I see alot of performance from a simple 5 phase PCB with a relatively small 256bit memory interface. The gpu and ram is fast. I'm sure this isn't the GTX580 replacement card. Looks ilke a GTX560 replacement card that got named 680 to make people think they are buying the high end NVIDIA card.
And what if the chip is more efficient and doesn't need a stronger power supply?:rolleyes:

The small 256bit memory interface is a bullshit arguement, and has been debunked several times. There is zero need to over engineer a part and drive up costs. If you can feed enough bandwidth to a chip with a 256bit interface by either making the bus more efficient or using faster RAM, they will do it. If the chip could get all the bandwidth that it could use from a 64bit bus and the right kind of RAM, they would do it. This is the same reasoning that ATI used when they switched the 512bit bus on the 2900XT to a 256bit bus on the HD3870. It wasn't until the HD7000 series that the chips could make use of more bandwidth so they implemented a 384bit bus instead.

Just because certain specs are lower on paper doesn't mean they are any less advanced. I can think of twice in 10 years that Intel has resurrected older architectures to replace newer ones. First with the Core series that was an improved P6 architecture (last used in the pentium 3), and then again with the Atom which was created as an in-order architecture similar to the original Pentium to replace certain ULV versions of processors that were used for low power and embedded applications.
 
Would the extra 1GB of vram make a difference for 2560x1440 resolutions?
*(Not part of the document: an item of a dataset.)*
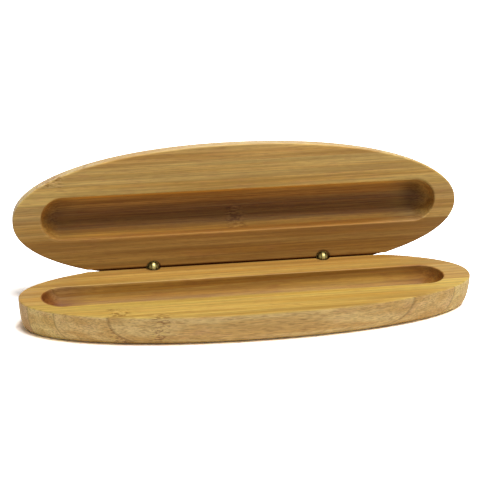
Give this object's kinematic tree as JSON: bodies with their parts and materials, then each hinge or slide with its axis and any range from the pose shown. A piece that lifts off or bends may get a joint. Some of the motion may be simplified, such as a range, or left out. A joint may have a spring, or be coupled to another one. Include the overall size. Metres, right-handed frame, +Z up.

I'm running 1080p now but will have a Catleap monitor in about a week.
 
Would the extra 1GB of vram make a difference for 2560x1440 resolutions? I'm running 1080p now but will have a Catleap monitor in about a week.

i doubt the extra 1gb will make a difference at that res.

only at extreme res is where you will see the need for extra vram, something like 3x 1080p/2560p displays.